I find it necessary to remind investigators who are using the minimal coding technique for the first time to think of a way that they can perform an analysis with minimal coding. It is difficult for investigators to break a habit of supplying a new code or gloss for every morpheme in a transcript, but maximal coding can add years of time to transcript analysis with little to show for the investment. In adopting the minimal coding practice it is necessary to adopt the philosophy of trying a minimal coding before resorting to any further coding distinctions.


References


Brown, R. 1973. A First Language. Cambridge, MA: Harvard University Press.


MacWhinney, B. 1995. The Childes Project. Hillsdale, NJ: Erlbaum.


Pye, C. 1985. PAL: Pye Analysis of Language. Ms.

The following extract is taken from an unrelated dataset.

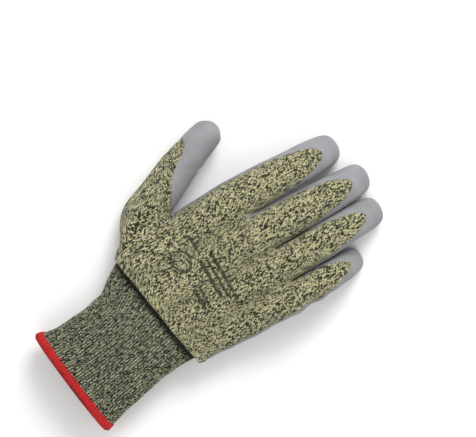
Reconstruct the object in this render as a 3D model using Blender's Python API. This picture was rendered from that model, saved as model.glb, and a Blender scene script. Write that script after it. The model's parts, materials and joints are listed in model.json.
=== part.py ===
"""A knitted, palm-coated work glove for the right hand, lying palm down.

The frame: +Y runs from the wrist to the fingertips, +X to the little finger, +Z up out of the back of the hand.
The origin is on the table, under the middle of the flat heel of the palm. All sizes are in metres.

The knitted liner and the film that coats its palm side are shells. They are cut where the hand bends, and at each
bend a short ring of soft fabric, called a fold, fills the wedge that the bending needs. A ring of fabric is a list
of points: from the little finger's side over the back of the hand, and home under the palm.
"""

import math

import bmesh
import bpy
from mathutils import Matrix, Vector

# Fabric
LINER_WALL = 0.0014  # one layer of knit
FILM = 0.0005  # the coating above the knit
GAP = 0.0003  # between pieces that lie on each other or butt
COAT_OUT = GAP + FILM  # how far the coating stands out from the liner
SOCKET_GAP = 0.0008  # between the hand and a fold at a digit's root, which leans a little

# Fingers, from the thumb's side: width at the root, width at the tip, lengths of the three phalanges from the
# root's axis, and how far the tip leans towards the little finger
FINGERS = {
    "index": (0.0275, 0.0220, (0.025, 0.026, 0.024), 0.0020),
    "middle": (0.0262, 0.0210, (0.028, 0.029, 0.026), 0.0015),
    "ring": (0.0232, 0.0200, (0.026, 0.028, 0.026), -0.0005),
    "little": (0.0202, 0.0172, (0.018, 0.017, 0.018), -0.0010),
}
FINGER_PARTS = ("base", "middle", "tip")
FINGER_GAP = 0.0008  # between neighbouring fingers
FINGER_COAT_SPREAD = 105  # degrees to either side of straight down that are coated
FLATNESS = 0.82  # a finger's thickness over its width
BEND_SHARES = (0.24, 1.0, 1.75)  # how far each phalanx slopes down, in shares of the middle one's slope
MOST_DROOP = math.radians(40)  # the steepest that a middle phalanx can slope at rest

# Hand
ROOT_Y = 0.066  # the fingers' root axes, just behind the line where they part
KNUCKLE_Y = 0.047  # the axis that the hand folds about
WRIST_Y = -0.028  # the axis that the cuff bends about
HALF_PALM = (sum(size[0] for size in FINGERS.values()) + FINGER_GAP * (len(FINGERS) - 1)) / 2
ROOT_THICKNESS = 0.022
KNUCKLE_ARCH = 0.005  # how much higher the middle of the hand is than its edges
CUFF_THICKNESS = 0.029
CUFF_WAIST_Y = -0.046  # where the cuff is done narrowing
CUFF_END_Y = -0.098
CUFF_SKEW = 0.004  # how far the hem slants forward at its little finger's side

# Thumb
THUMB_PARTS = ("middle", "tip")
THUMB_OFFSET = 0.0077  # from the edge of the palm out to the thumb's root axis, for a thumb of no width
THUMB_OFFSET_SHARE = 0.3  # and how much farther out, over the thumb's width there
THUMB_ROOT_Y = 0.0180
THUMB_HEADING = math.radians(25.5)  # outwards from +Y
THUMB_ROLL = math.radians(55)  # how far its back is turned outwards from straight up
THUMB_LENGTHS = (0.028, 0.031)
THUMB_BENDS = (math.radians(3), math.radians(8))
THUMB_WIDTHS = (0.0285, 0.0225)
THUMB_THICKNESS = 0.0245
THUMB_COAT_SPREAD = 110
THUMB_HOLE_Y = (-0.014, 0.000, 0.014)  # where the ball of the thumb leaves the palm
THUMB_HOLE_SPAN = 3  # columns to either side of the palm's edge
HOLE_CLEARANCE = 0.0024  # of the ball's fabric from the edge of that hole
BALL_FULLNESS = 7.0  # how much the ball of the thumb bulges, per metre of its length squared
BALL_SHARES = (0, 0.33, 0.67, 1)  # where its rings are along its length

# Hem and elastic
HEM_HEIGHT = 0.0045
HEM_WALL = 0.0009
ELASTIC_TURNS = 5
ELASTIC_RADIUS = 0.0004
ELASTIC_Y = (CUFF_WAIST_Y + 0.002, CUFF_END_Y + 0.010)

# How far each joint turns backwards and into the palm, in degrees
KNUCKLE_TURN = (15, 40)
ROOT_TURN = (12, 35)
MIDDLE_TURN = (12, 72)
TIP_TURN = (8, 40)
THUMB_ROOT_TURN = (12, 45)
THUMB_TIP_TURN = (10, 70)
WRIST_TURN = (40, 40)

# Facets
FINGER_SIDES = 12
THUMB_SIDES = 4 * THUMB_HOLE_SPAN + 4
FINGER_ANGLES = (40, 90, 140)  # where the hand's ring passes over each finger's root
HAND_SIDES = 2 * len(FINGER_ANGLES) * len(FINGERS) + 2
RADIAL_COLUMN = HAND_SIDES // 2
DOME_ANGLES = (0, 32, 58, 78)  # degrees up a fingertip

KNIT_COLOUR = (0.30, 0.29, 0.16, 1)
COAT_COLOUR = (0.33, 0.33, 0.35, 1)
RED_COLOUR = (0.60, 0.01, 0.01, 1)
ELASTIC_COLOUR = (0.75, 0.75, 0.72, 1)

X_AXIS, Y_AXIS, Z_AXIS = Vector((1, 0, 0)), Vector((0, 1, 0)), Vector((0, 0, 1))


# Helpers


def material(name, colour, roughness):
    made = bpy.data.materials.new(name)
    made.use_nodes = True
    shader = made.node_tree.nodes["Principled BSDF"]
    shader.inputs["Base Color"].default_value = colour
    shader.inputs["Roughness"].default_value = roughness
    shader.inputs["Metallic"].default_value = 0.0
    return made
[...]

The University of Kansas.


Endnote


1. During the development of the PAL routines I had the benefit of many conversations with David Ingram on the analysis of child language and practical methods for establishing phonological, morphological and syntactic productivity. The PAL routines directly incorporate his work in this area of research. I would thank Robert Hsu for introducing me to the Spitbol programming language and its many advantages over BASIC in the area of text analysis. Conversations with Penny Brown, Sonia Eisenbeiss; and Bhuvana Narasimhan at the Max Planck Institute for Psycholinguistics encouraged me to write down my ideas about minimal coding. John Haviland suggested some additional features to enhance the programs' output.